Genetic defects affect:

1) band complex 3 - actin - spectrin;

2) complex 4.1 - spectrin - glycophorin;

3) the connection between the bilayer and the spectrin.

A reduced surface to volume ratio occurs. Spherocytes are less flexible, have a high susceptibility to lysis and are destroyed in the spleen (splenomegaly). Vesicles are formed and lost from the surface of the red blood cell, resulting in a decreased surface area and a change in shape (spherocytes). There are also several mutations in the gene for the chloride/bicarbonate anion exchanger known as Band 3 or Solute Carrier Family 4 Member 1 (SLC4A1), which can give the typical hereditary spherocytosis (HS) or other forms of anaemia (SAO Southeast Asian Ovalocytosis; CHC: Cryohydrocytosis). This exchanger is also present in the basolateral membrane of the alpha intercalated cells of the distal renal tubule, and a mutation -DRTA- gives distal renal tubular acidosis.

Hereditary spherocytosis can occur in varying degrees of severity. Severe cases can occur as early as childhood with severe anaemia, whereas milder cases can appear in young adults or even later in life. Splenic sequestration of spherocytes (the more severe the deficiency of erythrocyte membrane proteins) and their subsequent phagocytosis by splenic macrophages cause the characteristic triad of ES: anaemia with reliculocytosis, jaundice and splenomegaly. In milder cases the anaemia is often compensated, but can easily decompensate (e.g. infection). It is usually a normocytic and normochromic anaemia. A typical finding is increased mean corpuscular haemoglobin concentration (MCHC). If the family history is positive, diagnostic suspicion is usually easy, but for at least two reasons there may be no family history:

1. the patient may have an ex novo mutation;

2. the patient may have a recessive form of spherocytosis.

In most cases, the diagnosis is confirmed on the basis of erythrocyte morphology and the osmotic fragility test. This test measures the extent of haemolysis that occurs when the red blood cell sample is subjected to osmotic stress in a hypotonic solution (decreasing concentrations of NaCl). Erythrocytes swell sooner with water than normal ones. The severity of symptoms is measured by haemoglobin levels, the number of reticulocytes and bilirubin levels. Possible complications of the disease may be: Parvovirus B19 aplastic crisis and Biliary calculosis.

Ellipsocytosis

In hereditary ellipsocytosis the red blood cells have an elliptical shape. It is due to spectrin or band 4.1 deficiency.

Hereditary stomatocytosis

Hereditary stomatocytosis is a rare anaemia with mouth-shaped red blood cells. It is due to an altered permeability of the membrane to sodium (Na+) and potassium (K+) ions.

Sickle Cell Anemia

Sickle cell anaemia is the most important haemoglobinopathy.

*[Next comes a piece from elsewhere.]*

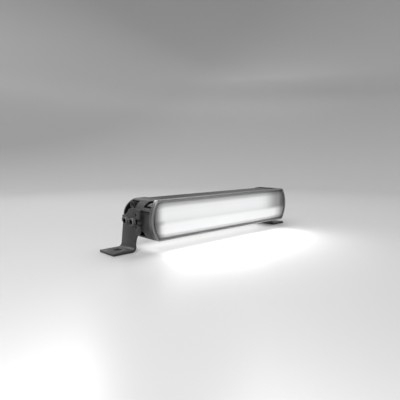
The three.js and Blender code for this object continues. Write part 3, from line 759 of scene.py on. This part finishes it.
def makeScrew(nodeName, plan):
    low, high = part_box(nodeName)
    mirror = low.x < 0
    tip = min(abs(low.x), abs(high.x)) / mm
    top = max(abs(low.x), abs(high.x)) / mm
    under = top - plan["height"]
    soft = plan["round"]
    edges = screwEdges
    shank = plan["shank"]
    head = plan["head"]
    socket = plan["socket"]
    floor = top - plan["deep"]
    rows = [(tip, 0.0, ""), (tip, shank - edges["tip"], ""), (tip + edges["tip"], shank, ""),
            (under, shank, ""), (under, head - edges["under"], ""), (under + edges["under"], head, "")]
    rows += [(x, r, "") for r, x in roundCorner((head - soft, top - soft), soft, 0, 90, 4)]
    rows += [(top, socket + edges["mouth"], ""), (top - edges["lead"], socket, "hex"), (floor, socket, "hex"),
             (floor - edges["lead"], socket * edges["drillShare"], ""), (floor - edges["drill"], 0.0, "")]
    # reach is the share of the head's radius, so the socket keeps below the screw finish's pale rim
    points, reach = turnedPoints(rows, centreOf(nodeName), edges["steps"], phase=edges["turn"])
    return makePiece(nodeName + "_turned", [skin(points)], [nodeName], reach=reach, mirror=mirror)


for side in ("left", "right"):
    makeScrew("pivot_screw_" + side, pivotScrewPlan)
    makeScrew("clamp_screw_" + side, pivotScrewPlan)
    makeScrew("cap_screw_upper_" + side, capScrewPlan)
    makeScrew("cap_screw_lower_" + side, capScrewPlan)


# washers: a stamped ring with one rolled edge
washerPlan = {"outer": 5.4, "inner": 3.35, "roll": 0.3, "break": 0.1, "bevel": 0.15, "steps": 48}


def makeWasher(nodeName, plan):
    low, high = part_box(nodeName)
    inside = min(abs(low.x), abs(high.x)) / mm
    outside = max(abs(low.x), abs(high.x)) / mm
    roll = plan["roll"]
    outer = plan["outer"]
    inner = plan["inner"]
    rows = [(inside, inner, ""), (inside, outer - plan["break"], ""), (inside + plan["break"], outer, "")]
    rows += [(x, r, "") for r, x in roundCorner((outer - roll, outside - roll), roll, 0, 90, 3)]
    rows += [(outside, inner + plan["bevel"], ""), (outside - plan["bevel"], inner, "")]
    points, reach = turnedPoints(rows, centreOf(nodeName), plan["steps"])
    return makePiece(nodeName + "_stamped", [skin(points, rowsLoop=True)], [nodeName], reach=reach,
                     mirror=low.x < 0)


for side in ("left", "right"):
    makeWasher("pivot_washer_" + side, washerPlan)
    makeWasher("clamp_washer_" + side, washerPlan)
print("screws and washers made")


# Cable gland on the back: a hexagon body and a gripped dome nut. Radii are from its own axis, and depths
# are measured back from the front face, both in millimetres.
glandPlan = {"hexCorner": 9.2, "hexCone": 8.5, "thread": 6.0, "neck": 6.8, "bore": 4.2, "seatBore": 5.6,
             "start": 49.6, "wall": 56.8, "hexEnd": 60.5, "seatFloor": 63.5, "neckEnd": 67.5,
             "chamfer": 0.5, "steps": 72}
# "curve" is how far the dome draws in at each depth
domePlan = {"outer": 9.0, "mouth": 6.6, "bore": 4.4, "clear": 7.1, "start": 60.8, "edge": 0.4,
            "gripFrom": 62.0, "gripRise": 0.5, "gripTo": 68.4, "grips": 14, "gripDepth": 0.55, "end": 74.5,
            "lip": 0.2, "ring": 0.5, "curve": ((69.0, 0.15), (70.6, 0.4), (72.2, 1.0), (73.6, 1.8)),
            "coneEnd": 69.6, "coneStart": 67.9, "steps": 140}


# rows whose depth is measured from the front face, placed in the part
def fromFront(rows):
    return [(row[0] + frontLow.y / mm, *row[1:]) for row in rows]


def makeGlandBody(plan):
    chamfer = plan["chamfer"]
    corner = plan["hexCorner"]
    wall = plan["wall"]
    hexEnd = plan["hexEnd"]
    rows = [(plan["start"], plan["bore"], ""), (plan["start"], plan["thread"] - chamfer, ""),
            (plan["start"] + chamfer, plan["thread"], ""), (wall, plan["thread"], ""),
            (wall, plan["hexCone"], "chamfer", corner), (wall + chamfer, corner, "hex"),
            (hexEnd - chamfer, corner, "hex"), (hexEnd, plan["hexCone"], "chamfer", corner),
            (hexEnd, plan["neck"], ""), (plan["neckEnd"], plan["neck"], ""),
            (plan["neckEnd"], plan["seatBore"], ""), (plan["seatFloor"], plan["seatBore"], ""),
            (plan["seatFloor"], plan["bore"], "")]
    points, reach = turnedPoints(fromFront(rows), centreOf("gland_body"), plan["steps"], "y")
    makePiece("gland_body_moulding", [skin(points, rowsLoop=True)], ["gland_body"], sharpAngle=25)


def makeDomeNut(plan):
    outer = plan["outer"]
    bore = plan["bore"]
    end = plan["end"]
    edge = plan["edge"]
    rows = [(plan["start"], plan["clear"], ""), (plan["start"], outer - edge, ""),
            (plan["start"] + edge, outer, ""), (plan["gripFrom"], outer, ""),
            (plan["gripFrom"] + plan["gripRise"], outer, "grip"), (plan["gripTo"], outer, "grip")]
    rows += [(depth, outer - drawn, "") for depth, drawn in plan["curve"]]
    rows += [(end - plan["lip"], plan["mouth"], ""), (end, plan["mouth"] - plan["ring"], ""),
             (end, bore + edge, ""), (end - edge, bore, ""), (plan["coneEnd"], bore, ""),
             (plan["coneStart"], plan["clear"], "")]
    points, reach = turnedPoints(fromFront(rows), centreOf("gland_body"), plan["steps"], "y",
                                 ripple=(plan["grips"], plan["gripDepth"]))
    makePiece("gland_dome_moulding", [skin(points, rowsLoop=True)], ["gland_dome_nut"], sharpAngle=40)


makeGlandBody(glandPlan)
makeDomeNut(domePlan)

# the vent beside it, with a ring groove in its face: "curve" is how far the head draws in at each depth
ventPlan = {"thread": 4.0, "head": 7.5, "start": 51.0, "wall": 56.8, "chamfer": 0.4, "edge": 0.2,
            "gripFrom": 57.4, "gripTo": 59.6, "grips": 10, "gripDepth": 0.5, "end": 62.4, "steps": 100,
            "curve": ((60.2, 0.25), (61.2, 0.7), (61.8, 1.4), (61.9, 2.2), (61.5, 2.5), (61.5, 2.9),
                      (62.0, 3.2))}


def makeVent(plan):
    head = plan["head"]
    edge = plan["edge"]
    start = plan["start"]
    wall = plan["wall"]
    rows = [(start, 0.0, ""), (start, plan["thread"] - plan["chamfer"], ""),
            (start + plan["chamfer"], plan["thread"], ""), (wall, plan["thread"], ""),
            (wall, head - edge, ""), (wall + edge, head, ""), (plan["gripFrom"], head, "grip"),
            (plan["gripTo"], head, "grip")]
    rows += [(depth, head - drawn, "") for depth, drawn in plan["curve"]]
    rows += [(plan["end"], 0.0, "")]
    points, reach = turnedPoints(fromFront(rows), centreOf("vent_plug"), plan["steps"], "y",
                                 ripple=(plan["grips"], plan["gripDepth"]))
    makePiece("vent_plug_moulding", [skin(points)], ["vent_plug"], sharpAngle=40)


makeVent(ventPlan)
print("gland and vent made")


# Pale floor that runs up into a round backdrop. "sink" keeps it just under the mounting surface.
floorPlan = {"reach": 0.95, "curve": 0.55, "wall": 1.2, "flat": (0.0, 0.3, 0.6), "sink": 0.0002,
             "around": 96, "merge": 1e-5, "floor": 0.50, "floorRough": 0.27, "wallGrey": 0.55,
             "change": (0.45, 1.15), "cloud": 3}


def makeFloor(plan):
    finish = Finish("paleFloor", Metallic=0.0)
    place = finish.place()
    cloud = finish.noise(place, (plan["cloud"],) * 3, 3.0, 0.5)
    pale = finish.mix(cloud, grey(plan["floor"] - 0.01), grey(plan["floor"] + 0.01))
    x, y, z = finish.axes(place)
    away = finish.node("ShaderNodeMath", {"operation": "SQRT"}, {0: x * x + y * y})
    finish.feed("Base Color", finish.mix(away.ease(*plan["change"]), pale, grey(plan["wallGrey"])))
    finish.feed("Roughness", plan["floorRough"] + cloud * 0.02)
    # a profile of (distance from the middle, height) turned about the upright axis
    bend = plan["curve"]
    profile = [(distance, 0.0) for distance in plan["flat"]]
    profile += [(plan["reach"] + x, bend + z) for x, z in roundCorner((0, 0), bend, 270, 360, 16)]
    profile += [(plan["reach"] + bend, bend + plan["wall"])]
    angles = np.linspace(0, 2 * math.pi, plan["around"], endpoint=False)
    radius = np.array([row[0] for row in profile])[:, None]
    height = np.array([row[1] for row in profile])[:, None] * np.ones(len(angles))
    points = np.stack([radius * np.cos(angles), radius * np.sin(angles), height - plan["sink"]], axis=2)
    corners, quads = skin(points)
    mesh = bpy.data.meshes.new("floor")
    mesh.from_pydata(corners.tolist(), [], quads[:, ::-1].tolist())
    work = bmesh.new()
    work.from_mesh(mesh)
    bmesh.ops.remove_doubles(work, verts=work.verts, dist=plan["merge"])
    work.to_mesh(mesh)
    work.free()
    mesh.polygons.foreach_set("use_smooth", np.ones(len(mesh.polygons), bool))
    mesh.materials.append(finish.material)
    floor = bpy.data.objects.new("floor", mesh)
    scene.collection.objects.link(floor)


makeFloor(floorPlan)

# Soft studio light. The two glow lights ride on the lamp and no reflection shows them: one stands in
# front of the lens and lights the floor before it, the other lights the floor under the lamp.
softboxes = {
    "overheadSoftbox": {"place": (0.62, 0.08, 1.0), "target": (0, 0, 0.04),
                        "size": (0.9, 0.6), "power": 8.0},
    "sideSoftbox": {"place": (-0.85, -0.40, 0.82), "target": (-0.15, 0, 0.04),
                    "size": (0.6, 0.4), "power": 12.0},
    "rearSoftbox": {"place": (-0.20, 0.80, 0.76), "target": (-0.1, 0, 0.05),
                    "size": (0.9, 0.3), "power": 6.5},
}
glowLights = {
    "lensGlow": {"place": (0, frontLow.y - 0.012, 0.040), "target": (0, frontLow.y - 0.082, 0.0),
                 "size": (0.25, 0.030), "power": 0.55},
    "underGlow": {"place": (0, -0.006, 0.0145), "target": (0, -0.006, 0),
                  "size": (0.275, 0.064), "power": 0.12},
}
skyLevel = 0.15


def addSoftLight(name, plan, hidden=False):
    data = bpy.data.lights.new(name, "AREA")
    data.shape = "RECTANGLE"
    data.size, data.size_y = plan["size"]
    data.energy = plan["power"]
    light = bpy.data.objects.new(name, data)
    light.location = plan["place"]
    offset = [t - p for t, p in zip(plan["target"], plan["place"])]
    flat = math.hypot(offset[0], offset[1])
    light.rotation_euler = (math.atan2(flat, -offset[2]), 0, math.atan2(-offset[0], offset[1]))
    light.visible_camera = False
    light.visible_glossy = not hidden
    scene.collection.objects.link(light)
    return light


for name, plan in softboxes.items():
    addSoftLight(name, plan)
for name, plan in glowLights.items():
    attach(addSoftLight(name, plan, hidden=True), "lamp")
world = bpy.data.worlds.new("studioAir")
world.use_nodes = True
world.node_tree.nodes["Background"].inputs["Color"].default_value = (*grey(skyLevel), 1.0)
scene.world = world
scene.view_settings.view_transform = "Standard"
print("studio set")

We have already discussed it in the first half. The glutamate in position 6 of the beta chain is replaced by a valine. Subjects homozygous for HbS show sickle cell anaemia, in which haemoglobin molecules precipitate to form polymers that aggregate into tubular fibres and deform the erythrocyte, which takes on the characteristic sickle shape and occludes the vessels. It is the deoxygenated form of Hb S that has extremely low solubility. The valine side chain interacts with a complementary hydrophobic pocket on the β1 chain of another haemoglobin molecule. This complementary site is exposed in deoxygenated haemoglobin but not in oxygenated haemoglobin. This pocket is too small to contain glutamate, but valine is inserted. Deoxy-haemoglobin polymers are then formed, which precipitate.

Thalassaemias

Thalassaemias are genetic defects in haemoglobin synthesis. There is a decreased synthesis of one of the two globins (alpha or beta). The imbalance in globin chain synthesis leads to depression of haemoglobin production and precipitation of excess (toxic) globin. "Ineffective erythropoiesis". Various degrees of severity from asymptomatic to incompatible with life (hydrops fetalis). Found in people of African, Asian and Mediterranean descent. On smear, red blood cells are microcytic/hypochromic, deformed, abnormal haemoglobin electrophoresis (increase HbA2, HbF). Severe syndromes may have inclusions of Heinz bodies in the red blood cells. Fe deposits are generally high. The only treatments are stem cell transplantation and simple transfusion. Chelation therapy to avoid iron overload must be started early.